Peneliti di beberapa lembaga Penelitian
Alumnus Program Pascasarjana IAIN Ar-Raniry
“Setiap zaman ada rijal/tokohnya, dan setiap tokoh ada zamannya”
Saya percaya sekali dengan kata bijak
ini, walaupun tidak meyakini kepastiannya layaknya meyakini rukun Iman,
karena bisa saja salah. Namun, realita selama ini membuktikan benarnya
kata-kata bijak itu.
Ketika PKS memutuskan mencalonkan Hidayat Nur Wahid(HNW) sebagai Cagub DKI Jakarta, saya termasuk orang yang kurang yakin jika Ustadz Hidayat akan didukung secara luas oleh warga DKI, meski saya juga berharap Ust Hidayat bisa menang. Alasan ketidak yakinan saya adalah karena momentum Ustadz Hidayat sudah lewat walau kita tentu tidak menginginkan era Ustadz Hidayat berakhir secepat itu. Namun yang pasti, PKS harus menyadari kekuatan media massa dan ekspektasi publik terhadap tokoh yang sedang dibicarakan oleh media massa.
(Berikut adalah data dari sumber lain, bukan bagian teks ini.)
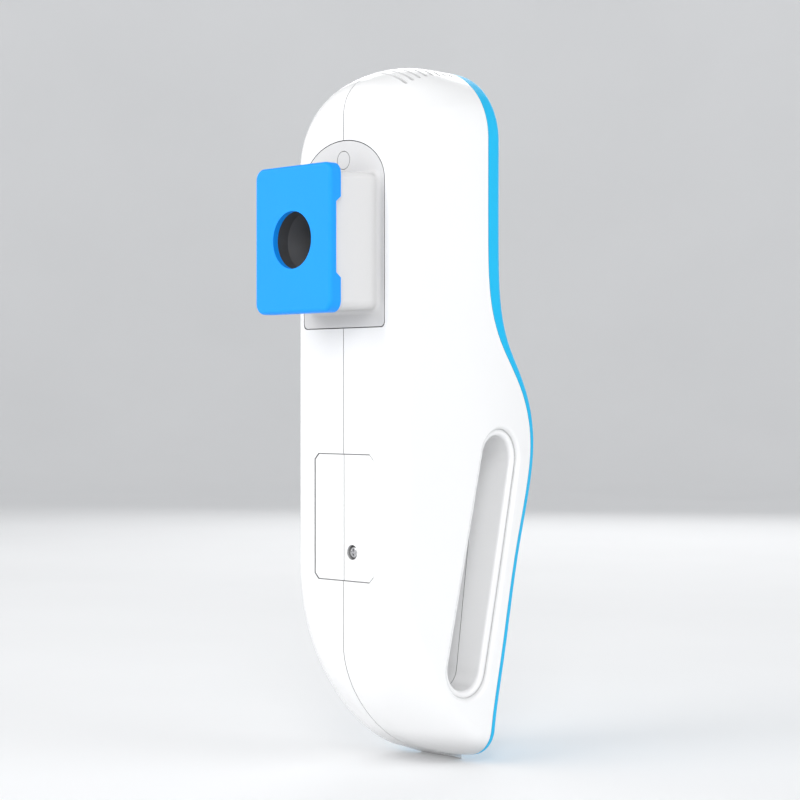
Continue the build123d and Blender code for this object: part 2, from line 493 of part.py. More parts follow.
def make_head_cap():
    """The coloured slip-on cap: a tray with a round aperture and a notch in each side wall."""
    outer = rounded_box(-CAP_HALF, CAP_HALF, CAP_FRONT_Y, CAP_BACK_Y,
                        CAP_Z - CAP_HALF_H, CAP_Z + CAP_HALF_H, CAP_CORNER_R)
    outer = fillet(outer.faces().sort_by(Axis.Y)[0].edges(), CAP_BEVEL)
    inner = rounded_box(CAP_WALL - CAP_HALF, CAP_HALF - CAP_WALL, CAP_FRONT_Y + CAP_FACE, 0,
                        CAP_Z - CAP_HALF_H + CAP_WALL, CAP_Z + CAP_HALF_H - CAP_WALL,
                        CAP_CORNER_R - CAP_WALL)
    cap = outer - inner
    n = CAP_NOTCH_HALF
    depth = CAP_BACK_Y - CAP_NOTCH_Y - CAP_NOTCH_EASE
    outline = Polyline((CAP_NOTCH_Y, CAP_Z - n + 1), (CAP_NOTCH_Y, CAP_Z + n - 1),
                       (CAP_BACK_Y + 1, CAP_Z + n + depth), (CAP_BACK_Y + 1, CAP_Z - n - depth),
                       (CAP_NOTCH_Y, CAP_Z - n + 1))
    cap = cap - prism_x(make_face(outline.edges()), -REACH, REACH)
    return cap - rod_y(0, APERTURE_Z, APERTURE_R, CAP_FRONT_Y - 1, CAP_FRONT_Y + CAP_FACE + 1)


def make_aperture_tube():
    """The black viewing tube, a straight mouth and a cone down to the sensor."""
    cone_y = BLOCK_TIP_Y + TUBE_MOUTH_DEPTH
    flange_y = BLOCK_TIP_Y + BLOCK_WALL
    tube = rod_y(0, APERTURE_Z, TUBE_R, BLOCK_TIP_Y, TUBE_END_Y)
    tube = tube + rod_y(0, APERTURE_Z, TUBE_R + TUBE_FLANGE, flange_y + 0.1, flange_y + TUBE_FLANGE)
    tube = tube - rod_y(0, APERTURE_Z, TUBE_MOUTH_R, BLOCK_TIP_Y - 1, cone_y)
    cone = Cone(TUBE_THROAT_R, TUBE_MOUTH_R, TUBE_END_Y - cone_y)
    return tube - Pos(0, (cone_y + TUBE_END_Y) / 2, APERTURE_Z) * Rot(90, 0, 0) * cone


def make_sensor_holder():
    """The collar that centres the sensor behind the viewing tube."""
    holder = rod_y(0, APERTURE_Z, TUBE_R, TUBE_END_Y + 0.1, HOLDER_END_Y)
    return holder - rod_y(0, APERTURE_Z, HOLDER_BORE_R, TUBE_END_Y - 1, HOLDER_END_Y + 1)


def make_ir_sensor():
    """The metal sensor can on its base flange, with a seat for the filter."""
    can = rod_y(0, APERTURE_Z, CAN_R, CAN_FRONT_Y, CAN_BASE_Y)
    can = can - rod_y(0, APERTURE_Z, FILTER_SEAT_R, CAN_FRONT_Y - 1, CAN_FRONT_Y + FILTER_THICK + 0.1)
    return can + rod_y(0, APERTURE_Z, CAN_BASE_R, CAN_BASE_Y, CAN_END_Y)


def make_sensor_window():
    """The infrared filter set in the can's front."""
    return rod_y(0, APERTURE_Z, FILTER_R, CAN_FRONT_Y + 0.05, CAN_FRONT_Y + 0.05 + FILTER_THICK)


def make_sensor_board():
    """The small board behind the sensor."""
    return rounded_box(-SENSOR_BOARD_HALF, SENSOR_BOARD_HALF, SENSOR_BOARD_Y,
                       SENSOR_BOARD_Y + SENSOR_BOARD_THICK, SENSOR_BOARD_LOW_Z, SENSOR_BOARD_HIGH_Z, 1.5)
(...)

Lewatnya momentum Ustadz Hidayat dibuktikan dengan munculnya tokoh-tokoh baru yang lebih digandrungi publik, terlepas dari bagaimana jalur munculnya tokoh baru itu. Ada tokoh yang muncul secara alami seperti halnya Ustadz Hidayat, dan ada pula tokoh yang dimunculkan secara sengaja untuk kepentingan politik tertentu. Dan tahun 2004 adalah era populernya Ustadz Hidayat. Tapi momentum itu telah dilewatkan oleh PKS.
Benar jika PKS lebih mengutamakan kerja tim, tidak mengandalkan figur tokoh dalam membangun partai. Tapi ketika posisi PKS sebagai partai politik yang tentu saja ber orientasi kepada bagaimana dapat mendapatkan kekuasaan demi kemashlahatan Umat, maka mau tidak mau faktor-faktor yang bisa membawa PKS ke kursi kekuasaan harus dimaksimalkan semaksimalnya. Tidak memaksimalkan faktor-faktor penting itu bahkan justru bisa disebut tidak maksimal.
Di Indonesia, sejarah membuktikan pentingnya figur tokoh dalam rangka meraih kekuasaan. Beberapa partai di luar PKS telah memanfaatkan figur tokoh untuk meraih kekuasaan. Dan mereka umumnya langsung memanfaatkan popularitas seorang tokoh di era populernya tokoh tersebut. Jokowi sebagai contoh terdekat.
Momentum Misbakhun
Alhamdulillah Pak Misbakhun telah diputuskan bebas oleh Mahkamah Agung (MA) karena terbukti bahwa kasusnya hanya rekayasa penguasa saja. Misbakhun dipenjara untuk menghadang terbongkarnya kasus Century yang diyakini banyak kalangan akan menyeret para penguasa. Publik pun bisa menunjukkan ekspektasinya yang luar biasa atas bebasnya Misbakhun. Diskusi-diskusi di jejaring sosial dunia maya menunjukkan sambutan yang luar biasa.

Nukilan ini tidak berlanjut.